David M. Gascoigne, said...

These caves are fascinating places and a wonder to visit. My most memorable experience of such habitats was in the karst regions of Slovenia. We spent a few hours there but it made me wish that I had two or three days to spend doing nothing else but explore underground to experience of some of the life forms there. And this from a guy who is mildly claustrophobic. Hugs - David

Bleubeard and Elizabeth said...

It got down to 58 F overnight on Thursday, but the temps climbed quickly after the rain passed.

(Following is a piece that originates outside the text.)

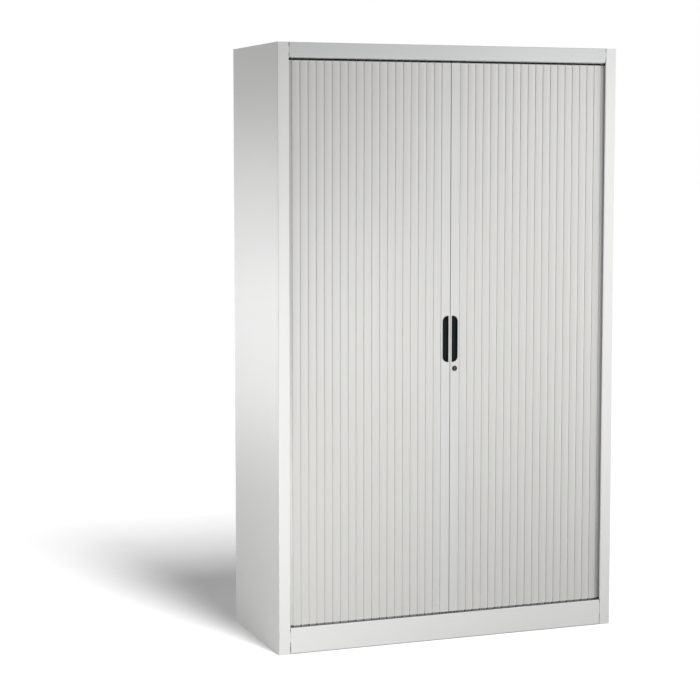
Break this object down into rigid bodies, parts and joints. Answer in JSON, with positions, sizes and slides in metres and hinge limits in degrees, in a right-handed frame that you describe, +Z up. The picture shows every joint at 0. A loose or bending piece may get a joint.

I LOVE spelunking. I have a friend who bought a piece of property in AR and learned there was an unmapped cave on her property. She invited a few of us to her new home one weekend and we could visit the caves if we chose to do so. There were two men and me. We each wore head lights to see. The bats would fly up close to us, but veer off before they hit us. The bats (and a few frogs we saw) were blind because there was no light in the cave. In one area I really enjoyed was we had to crawl on our hands and knees to pass through a very small opening which opened to a HUGE room. We explored about 1/4 mile, then turned back because it was getting late. Apparently, we hadn't gone very far in that cave at all. One of the universities in the area had a spelunking team and wanted permission to visit and map the cave. I had no desire to take either a stalactite or stalagmite, but brought some red clay out. It was EVERYWHERE in that cave, even on the "ground." I thought I would make a clay pot, but never did, and I am not sure what I did with the clay.

It would be fun to take a tour of a cave that was not commercialized. I've had friends tell me of visiting caves where the lights changed colors and it was like a party atmosphere. Thanks for sharing this cave for the privilege of remembering my own fun time in a cave.